Timeful, which attracted $6.8 million in funding from firms such as Khosla Ventures and Kleiner Perkins Caufield Byers, announced itself to the world in March 2014. It was founded by serial entrepreneur Yoav Shoham (who sold an earlier short-lived startup, Katango, to Google in 2011), behavioral economist Dan Ariely, and data scientist Jacob Bank. Google isn’t disclosing how much it’s paying for Timeful or other details of the transaction, or whether the startup's entire team—its website lists 20 staffers—will join the company. Those that do will become part of the group which works on apps such as Gmail and Google Calendar, and will move from Timeful's Mountain View, Calif. office onto the nearby Google campus. Bank, Timeful's CEO, will become a Google product manager.

Timeful's approach to time management is based on behavioral science. And behavioral science, Bank explains, "tells us that it's much more effective to change the environment people work in directly than to introduce a new tool." Aside from any financial windfall, that opportunity made the prospect of bringing Timeful to teeming masses of Google users irresistible.

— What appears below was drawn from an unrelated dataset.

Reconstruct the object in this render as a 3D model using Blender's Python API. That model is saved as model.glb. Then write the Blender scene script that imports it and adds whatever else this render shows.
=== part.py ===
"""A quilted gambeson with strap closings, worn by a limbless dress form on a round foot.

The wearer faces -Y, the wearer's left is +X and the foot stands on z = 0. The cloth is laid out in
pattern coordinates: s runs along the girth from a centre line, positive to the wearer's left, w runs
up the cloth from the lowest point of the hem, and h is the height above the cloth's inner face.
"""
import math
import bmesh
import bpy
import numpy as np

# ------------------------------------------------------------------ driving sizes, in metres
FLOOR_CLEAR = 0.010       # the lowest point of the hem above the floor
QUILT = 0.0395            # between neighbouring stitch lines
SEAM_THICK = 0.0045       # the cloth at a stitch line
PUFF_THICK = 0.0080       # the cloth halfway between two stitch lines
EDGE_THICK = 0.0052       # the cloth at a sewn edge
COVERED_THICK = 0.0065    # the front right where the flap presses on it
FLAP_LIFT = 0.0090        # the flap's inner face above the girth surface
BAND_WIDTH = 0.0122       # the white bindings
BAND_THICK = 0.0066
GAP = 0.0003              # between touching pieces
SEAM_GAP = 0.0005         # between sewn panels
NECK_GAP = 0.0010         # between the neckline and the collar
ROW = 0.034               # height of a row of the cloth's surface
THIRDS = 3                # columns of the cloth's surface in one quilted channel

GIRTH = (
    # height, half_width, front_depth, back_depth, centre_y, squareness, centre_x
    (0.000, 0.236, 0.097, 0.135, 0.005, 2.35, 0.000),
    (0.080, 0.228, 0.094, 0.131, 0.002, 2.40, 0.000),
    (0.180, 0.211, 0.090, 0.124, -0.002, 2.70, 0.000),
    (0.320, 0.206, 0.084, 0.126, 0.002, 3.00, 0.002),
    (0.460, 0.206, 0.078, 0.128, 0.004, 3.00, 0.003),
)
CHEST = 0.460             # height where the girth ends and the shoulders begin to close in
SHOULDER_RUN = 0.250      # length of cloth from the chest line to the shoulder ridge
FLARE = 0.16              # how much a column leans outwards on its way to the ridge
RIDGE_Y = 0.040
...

"We can evolve tools to become smarter in subtle ways," Bank says. "When you add up all these small changes over time, in five years they can have a big impact."

Finding Time

The deal is the second recent instance of a big company snapping up a startup to bolster its time-management technology: In February, Microsoft acquired Sunrise, the maker of a smart-calendar app for iOS and Android.

Though Timeful and Sunrise both bring fresh thinking to the challenges of time management—along with other apps such as Tempo, X.ai, and Wyth— Timeful's approach is unique. You can enter conventional schedule items if you want, but you can also simply tell it about ongoing projects or even habits such as going for a run three times a week—and then let it use artificial intelligence to identify appropriate days and blocks of time. Once you've added a task, it gently monitors your progress on an ongoing basis. And the more you use the app, the smarter it gets at managing your time in a way that fits your style.

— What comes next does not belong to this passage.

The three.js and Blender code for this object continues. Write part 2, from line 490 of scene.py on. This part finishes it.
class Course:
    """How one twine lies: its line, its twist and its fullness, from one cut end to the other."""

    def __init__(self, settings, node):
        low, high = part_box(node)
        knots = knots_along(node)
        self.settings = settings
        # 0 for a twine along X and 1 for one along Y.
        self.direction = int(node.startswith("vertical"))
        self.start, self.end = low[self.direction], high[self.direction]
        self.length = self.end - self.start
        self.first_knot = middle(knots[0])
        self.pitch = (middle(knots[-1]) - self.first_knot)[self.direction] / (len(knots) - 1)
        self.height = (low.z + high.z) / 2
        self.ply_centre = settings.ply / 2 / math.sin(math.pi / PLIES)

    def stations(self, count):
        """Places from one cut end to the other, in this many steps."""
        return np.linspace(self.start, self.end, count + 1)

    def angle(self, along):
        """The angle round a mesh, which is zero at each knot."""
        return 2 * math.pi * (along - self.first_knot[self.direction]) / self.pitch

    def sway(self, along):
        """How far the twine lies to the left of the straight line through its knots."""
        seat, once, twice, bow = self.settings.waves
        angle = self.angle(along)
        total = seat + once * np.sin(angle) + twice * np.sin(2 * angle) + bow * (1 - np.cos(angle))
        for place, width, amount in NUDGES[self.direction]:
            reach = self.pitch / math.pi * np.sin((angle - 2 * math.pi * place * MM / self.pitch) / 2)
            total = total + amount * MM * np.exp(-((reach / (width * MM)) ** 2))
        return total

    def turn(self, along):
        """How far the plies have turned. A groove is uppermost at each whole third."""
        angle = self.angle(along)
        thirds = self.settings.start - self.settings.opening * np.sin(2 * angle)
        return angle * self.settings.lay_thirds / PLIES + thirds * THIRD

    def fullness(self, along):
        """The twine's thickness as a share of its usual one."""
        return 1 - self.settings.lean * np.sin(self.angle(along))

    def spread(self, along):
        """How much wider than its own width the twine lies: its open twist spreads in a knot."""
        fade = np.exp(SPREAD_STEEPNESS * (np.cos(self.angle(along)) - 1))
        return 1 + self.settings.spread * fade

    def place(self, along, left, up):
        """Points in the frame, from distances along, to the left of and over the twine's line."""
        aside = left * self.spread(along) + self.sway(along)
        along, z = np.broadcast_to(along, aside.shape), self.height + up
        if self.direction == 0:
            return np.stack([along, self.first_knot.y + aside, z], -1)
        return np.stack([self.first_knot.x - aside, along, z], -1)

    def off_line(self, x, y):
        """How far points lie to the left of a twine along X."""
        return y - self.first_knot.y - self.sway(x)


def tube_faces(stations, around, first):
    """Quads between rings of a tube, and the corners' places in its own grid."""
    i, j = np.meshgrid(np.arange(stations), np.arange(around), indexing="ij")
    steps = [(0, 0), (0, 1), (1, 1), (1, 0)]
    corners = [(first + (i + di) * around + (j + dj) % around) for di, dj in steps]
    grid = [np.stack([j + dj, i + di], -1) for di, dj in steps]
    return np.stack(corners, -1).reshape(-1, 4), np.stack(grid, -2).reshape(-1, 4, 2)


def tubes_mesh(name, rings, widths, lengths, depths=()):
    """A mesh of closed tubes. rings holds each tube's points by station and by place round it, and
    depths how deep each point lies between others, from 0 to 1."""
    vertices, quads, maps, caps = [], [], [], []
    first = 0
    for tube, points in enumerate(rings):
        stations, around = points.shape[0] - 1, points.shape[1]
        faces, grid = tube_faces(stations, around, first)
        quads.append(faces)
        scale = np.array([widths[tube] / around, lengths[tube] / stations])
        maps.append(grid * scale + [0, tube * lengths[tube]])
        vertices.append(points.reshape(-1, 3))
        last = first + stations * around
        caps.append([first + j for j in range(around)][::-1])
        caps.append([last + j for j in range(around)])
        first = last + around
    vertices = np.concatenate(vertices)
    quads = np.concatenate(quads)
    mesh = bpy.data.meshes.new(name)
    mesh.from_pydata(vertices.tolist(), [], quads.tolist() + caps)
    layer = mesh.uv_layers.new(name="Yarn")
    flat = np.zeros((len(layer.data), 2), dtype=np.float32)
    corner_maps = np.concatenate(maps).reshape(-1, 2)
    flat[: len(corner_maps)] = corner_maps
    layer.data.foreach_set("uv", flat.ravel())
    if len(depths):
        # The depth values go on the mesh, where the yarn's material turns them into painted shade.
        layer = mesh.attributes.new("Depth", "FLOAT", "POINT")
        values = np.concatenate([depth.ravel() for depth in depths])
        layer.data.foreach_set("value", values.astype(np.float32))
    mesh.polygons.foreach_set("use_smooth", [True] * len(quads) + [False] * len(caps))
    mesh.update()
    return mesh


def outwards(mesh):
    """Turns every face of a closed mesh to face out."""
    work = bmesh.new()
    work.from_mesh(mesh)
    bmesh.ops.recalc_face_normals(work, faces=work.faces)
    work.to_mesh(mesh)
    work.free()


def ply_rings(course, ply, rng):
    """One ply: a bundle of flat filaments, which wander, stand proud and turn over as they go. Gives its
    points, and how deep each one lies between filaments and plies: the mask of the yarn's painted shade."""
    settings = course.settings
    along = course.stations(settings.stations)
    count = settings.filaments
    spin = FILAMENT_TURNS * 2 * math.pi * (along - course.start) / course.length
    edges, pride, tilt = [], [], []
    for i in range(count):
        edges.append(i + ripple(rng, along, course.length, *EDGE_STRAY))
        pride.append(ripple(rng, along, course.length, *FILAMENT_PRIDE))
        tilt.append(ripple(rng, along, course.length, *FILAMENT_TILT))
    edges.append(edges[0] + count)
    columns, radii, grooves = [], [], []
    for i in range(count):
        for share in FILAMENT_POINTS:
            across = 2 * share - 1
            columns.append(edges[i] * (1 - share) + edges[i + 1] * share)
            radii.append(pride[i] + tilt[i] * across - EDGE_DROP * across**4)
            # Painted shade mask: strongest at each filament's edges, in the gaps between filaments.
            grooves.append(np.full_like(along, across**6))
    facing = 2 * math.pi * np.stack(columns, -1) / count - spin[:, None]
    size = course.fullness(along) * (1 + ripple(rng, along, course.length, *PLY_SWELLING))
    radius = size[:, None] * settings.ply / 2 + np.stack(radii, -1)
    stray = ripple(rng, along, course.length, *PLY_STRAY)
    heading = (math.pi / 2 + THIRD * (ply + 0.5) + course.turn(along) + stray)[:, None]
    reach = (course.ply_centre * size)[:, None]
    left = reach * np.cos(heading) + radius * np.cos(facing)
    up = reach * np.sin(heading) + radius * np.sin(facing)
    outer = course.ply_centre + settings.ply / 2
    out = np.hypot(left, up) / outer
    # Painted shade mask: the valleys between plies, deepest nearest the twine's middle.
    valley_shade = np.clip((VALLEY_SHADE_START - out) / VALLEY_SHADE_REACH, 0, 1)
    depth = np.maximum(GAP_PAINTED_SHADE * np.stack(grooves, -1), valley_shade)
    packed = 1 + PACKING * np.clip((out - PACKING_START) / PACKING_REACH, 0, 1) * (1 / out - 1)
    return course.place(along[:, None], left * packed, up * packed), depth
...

Video demo of Timeful's current app

The most obvious use for this functionality is within Google Calendar, a pretty conventional scheduling app that might benefit enormously from judicious use of artificial intelligence. But "the great thing about Timeful’s technology is that it’s not just about the calendar," says Alex Gawley, Google's product director for Gmail and Inbox. He adds that Google wants to bring Timeful-inspired features to many products, including its email-reimagined app Inbox and even Google Docs.

When I asked Gawley about the time frame for such capabilities popping up in Google products, he began by reminding me that the startup’s employees were only just joining Google as we spoke. But it sounds like it might not be all that long. "We want to get started as quickly as possible," he says. "We’re expecting great things."